In short, it is not the quality of leadership that separates visionary companies like GE from less successful companies over the long term. It is the continuity of quality leadership that matters—continuity that preserves the core values and purpose of the institution while simultaneously stimulating progress into the future. Both the visionary companies and the comparison companies in our research study had excellent top management at certain points in their histories. But the visionary companies had better management development and planning. They thereby ensured greater continuity in leadership talent grown from within than the comparison companies in 15 out of 18 cases.

If you're the chief executive or board member at a large company, your company should have management development processes and long-range succession planning in place to ensure a smooth transition from one generation to the next. The key is to develop and promote insiders who are highly capable of stimulating healthy change and progress, while preserving the enduring core ideology of the institution. They are there, you just need to find and develop them.

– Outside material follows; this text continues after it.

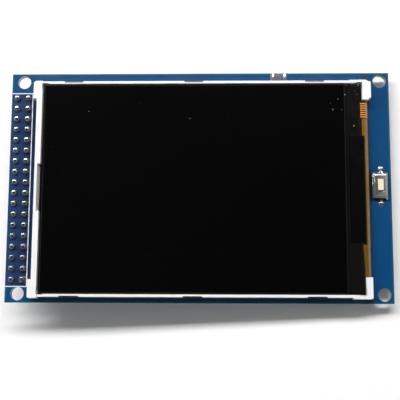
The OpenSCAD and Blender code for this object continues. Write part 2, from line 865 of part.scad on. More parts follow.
module buffer_leads() {
    color([0.76, 0.77, 0.78]) on_back(buffer_at)
        gull_leads(buffer_size, standoff, count = 24, pitch = 0.5, width = 0.22, reach = 1.0,
                   t = 0.15);
}

module logic_body() {
    color([0.09, 0.09, 0.1]) on_back(logic_at) package(logic_size, standoff);
}

module logic_leads() {
    color([0.76, 0.77, 0.78]) on_back(logic_at)
        gull_leads(logic_size, standoff, count = 8, pitch = 1.27, width = 0.42, reach = 1.05,
                   t = 0.2);
}

// Three leads on one side; on the other one lead, as wide as the last value
module three_leads(size, pitch, width, reach, t, far_width) {
    intersection() {
        gull_leads(size, standoff, 3, pitch, width, reach, t);
        translate([-size[0], 0, -1]) cube([2 * size[0], size[1] + 2 * reach, size[2] + 2]);
    }
    rotate(180) intersection() {
        gull_leads(size, standoff, 1, pitch, far_width, reach, t);
        translate([-size[0], 0, -1]) cube([2 * size[0], size[1] + 2 * reach, size[2] + 2]);
    }
}

module regulator_body() {
    color([0.09, 0.09, 0.1]) on_back(regulator_at) package(regulator_size, standoff);
}

module regulator_leads() {
    color([0.76, 0.77, 0.78]) on_back(regulator_at)
        three_leads(regulator_size, pitch = 2.3, width = 0.7, reach = 1.75, t = 0.25,
                    far_width = 3.0);
}

module transistor_body() {
    color([0.09, 0.09, 0.1]) on_back(transistor_at) package(transistor_size, standoff);
}

module transistor_leads() {
    color([0.76, 0.77, 0.78]) on_back(transistor_at) {
        for (side = [-1, 1]) intersection() {
            translate([side * 0.95, 0, 0])
                gull_leads(transistor_size, standoff, 1, 1, 0.4, 0.55, 0.12);
            translate([-5, 0, -1]) cube([10, 5, 5]);
        }
        intersection() {
            gull_leads(transistor_size, standoff, 1, 1, 0.4, 0.55, 0.12);
            translate([-5, -5, -1]) cube([10, 5, 5]);
        }
    }
}

// ---- Memory card socket: its mouth is at local x = 0 and its body runs to -X ----

contact_count = 8;
contact_pitch = 1.1;
contact_w = 0.5;
floor_t = 0.5;
rail_w = 1.0;
back_wall = 2.4;
socket_in = 0.4;

module at_socket() {
    translate([board_right - socket_in, socket_y, 0]) rotate([180, 0, 0]) children();
}

module at_contacts() {
    for (i = [0:contact_count - 1])
        translate([0, (i - (contact_count - 1) / 2) * contact_pitch, 0]) children();
}

module card_socket_base() {
    wide = socket_w - 2 * shell_t - 2 * eps;
    high = socket_h - shell_t - eps;
    deep = socket_l - shell_t - eps;
    color([0.06, 0.06, 0.07]) at_socket() difference() {
        translate([-deep, -wide / 2, 0]) cube([deep, wide, high]);
        translate([-deep + back_wall, -wide / 2 + rail_w, floor_t])
            cube([deep, wide - 2 * rail_w, high]);
        at_contacts() translate([-deep - 1, -contact_w / 2 - 0.1, -1])
            cube([8, contact_w + 0.2, 1 + floor_t + eps]);
        translate([-3.2, -wide / 2 + 2.4, -1]) cube([4, wide - 4.8, socket_h]);
    }
}

module card_socket_shell() {
    window_w = 2.6;
    color([0.74, 0.75, 0.76]) at_socket() difference() {
        translate([-socket_l, -socket_w / 2, 0]) cube([socket_l, socket_w, socket_h]);
        translate([-socket_l + shell_t, -socket_w / 2 + shell_t, -1])
            cube([socket_l, socket_w - 2 * shell_t, socket_h - shell_t + 1]);
        translate([-socket_l - 1, -socket_w / 2 + 2, -1])
            cube([2, socket_w - 4, socket_h - shell_t + 0.2]);
        for (side = [-1, 1]) {
            translate([-socket_l * 0.72, side * socket_w * 0.24 - window_w / 2, 0])
                difference() {
                    cube([5, window_w, socket_h + 1]);
                    translate([0, 0.45, 0]) cube([4.1, window_w - 0.9, socket_h + 1]);
                }
            translate([-socket_l * 0.6, side * socket_w / 2 - 1, -1]) cube([3, 2, 1.9]);
        }
        translate([-1.6, 0, -1]) cylinder(r = 3.2, h = socket_h + 2);
    }
}

// Springs: a tail on the board, and an arm that rises out of the base's slot
module card_socket_contacts() {
    deep = socket_l - shell_t;
    t = 0.12;
    peak = floor_t + 0.3;
    color([0.86, 0.72, 0.4]) at_socket() at_contacts() along_y(contact_w) polygon([
        [-deep - 0.9, 0], [-deep + 4.7, 0], [-deep + 6.2, peak - t], [-deep + 6.7, peak - 2 * t],
        [-deep + 6.7, peak - t], [-deep + 6.2, peak], [-deep + 4.6, t], [-deep - 0.9, t]
    ]);
}

circuit_board();
header_body();
header_pins();
header_solder();
mounting_tape();
backlight_tray();
display_frame();
reflector_sheet();
light_guide();
diffuser_film();
prism_film_lower();
prism_film_upper();
backlight_flex();
backlight_leds();
rim_tape();
rear_polarizer();
array_glass();
filter_glass();
front_polarizer();
driver_chip();
driver_tape();
display_flex();
flex_solder();
switch_base();
switch_cover();
switch_plunger();
switch_dome();
switch_terminals();
switch_solder();
front_resistor();
front_resistor_caps();
front_resistor_solder();
card_socket_base();
card_socket_shell();
card_socket_contacts();
regulator_body();
regulator_leads();
buffer_body();
buffer_leads();
logic_body();
logic_leads();
transistor_body();
transistor_leads();
tantalum_bodies();
tantalum_terminals();
chip_resistors();
chip_capacitors();
chip_terminals();
chip_solder();
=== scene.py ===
"""Looks of a TFT display module, laid out as an add-on and run as a script.

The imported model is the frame: its nodes keep their place, and every piece made here rides on
one of its bodies. Lengths in the code are millimetres until a piece is finished.
"""

import json
import math
import random

import bmesh
import bpy
from mathutils import Matrix, Vector


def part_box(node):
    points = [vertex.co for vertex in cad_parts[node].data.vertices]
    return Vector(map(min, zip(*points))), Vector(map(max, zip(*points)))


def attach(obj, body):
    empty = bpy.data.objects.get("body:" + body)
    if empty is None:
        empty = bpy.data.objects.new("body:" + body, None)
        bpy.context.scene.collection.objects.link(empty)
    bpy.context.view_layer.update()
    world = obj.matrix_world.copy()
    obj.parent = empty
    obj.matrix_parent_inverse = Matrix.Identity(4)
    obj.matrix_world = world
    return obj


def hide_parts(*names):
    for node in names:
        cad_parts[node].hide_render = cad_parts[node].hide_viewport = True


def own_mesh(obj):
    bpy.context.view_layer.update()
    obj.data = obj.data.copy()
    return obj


bl_info = {
    "name": "TFT display module",
    "version": (1, 0, 0),
    "blender": (4, 5, 0),
    "location": "View3D > Sidebar > Display",
    "description": "Builds the finish and the small parts of a colour display module",
    "category": "Object",
}

MM = 0.001
BODY = "module"
PLUNGER_BODY = "reset_plunger"

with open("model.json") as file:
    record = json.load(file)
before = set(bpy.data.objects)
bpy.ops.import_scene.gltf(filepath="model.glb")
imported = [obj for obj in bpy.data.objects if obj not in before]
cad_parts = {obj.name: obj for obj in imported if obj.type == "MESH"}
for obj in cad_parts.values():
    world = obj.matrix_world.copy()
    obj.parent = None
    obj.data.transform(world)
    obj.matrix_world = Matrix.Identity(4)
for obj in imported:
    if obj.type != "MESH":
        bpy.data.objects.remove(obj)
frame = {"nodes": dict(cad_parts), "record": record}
bpy.context.view_layer.update()


# ---- Places, all read from the frame ----


def box_mm(node):
    """Lowest and highest corner of a CAD node, in millimetres."""
    low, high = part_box(node)
    return Vector(low) / MM, Vector(high) / MM


def middle(node):
    low, high = box_mm(node)
    return (low + high) / 2


BOARD_LOW, BOARD_HIGH = box_mm("circuit_board")
FRAME_LOW, FRAME_HIGH = box_mm("display_frame")
FRONT = BOARD_HIGH.z
BACK = BOARD_LOW.z
PIN_PITCH = 2.54
PIN_ROWS = 18
PIN_WIDTH = 0.64


def pin_places():
    """(x, y, row, column) of each header pin, row 0 at the lower edge."""
    low, high = box_mm("header_pins")
    columns = (low.x + PIN_WIDTH / 2, high.x - PIN_WIDTH / 2)
    first = low.y + PIN_WIDTH / 2
    return [
        (x, first + row * PIN_PITCH, row, column)
        for row in range(PIN_ROWS)
        for column, x in enumerate(columns)
    ]


def solids_of(node):
    """The box (low, high) of each separate solid in a CAD node, in millimetres."""
    mesh = frame["nodes"][node].data
    bm = bmesh.new()
    bm.from_mesh(mesh)
    bmesh.ops.remove_doubles(bm, verts=bm.verts, dist=1e-7)
    left = set(bm.verts)
    boxes = []
    while left:
        solid = connected(next(iter(left)))
        left -= solid
        corners = list(zip(*(v.co / MM for v in solid)))
        boxes.append((Vector(map(min, corners)), Vector(map(max, corners))))
    bm.free()
    return sorted(boxes, key=lambda pair: (round(pair[0].y, 2), round(pair[0].x, 2)))


# ---- Settings that a user would change ----


def number(name, description, default, **options):
    return bpy.props.FloatProperty(
        name=name, description=description, default=default, **options
    )


def length(name, description, default):
    """A length in metres, given here in millimetres."""
    return number(name, description, default * MM, min=0.0, unit="LENGTH", precision=5)


def offset(name, description, default):
    """A length that may be negative, given in millimetres."""
    return number(name, description, default * MM, unit="LENGTH", precision=5)


def angle(name, description, degrees):
    return number(name, description, math.radians(degrees), subtype="ANGLE")


def share(name, description, default, most=1.0):
    return number(name, description, default, min=0.0, max=most, subtype="FACTOR")


def tint(name, description, default):
    return bpy.props.FloatVectorProperty(
        name=name,
        description=description,
        default=default,
        size=3,
        min=0.0,
        max=1.0,
        subtype="COLOR",
    )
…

From the perspective of building a visionary company, the issue is not only how well the company will do during the current generation. The crucial question is: How well will the company perform in the next generation, and the generation after that, and the generation after that? And so on. All individual leaders—all outside "saviors"—eventually retire. But a visionary company can tick along for centuries, pursuing its purpose and expressing its core values long beyond the tenure of any individual leader. In order to achieve this, the company must have the ability to attract, select, retain, train, develop, and promote superb managerial talent from within.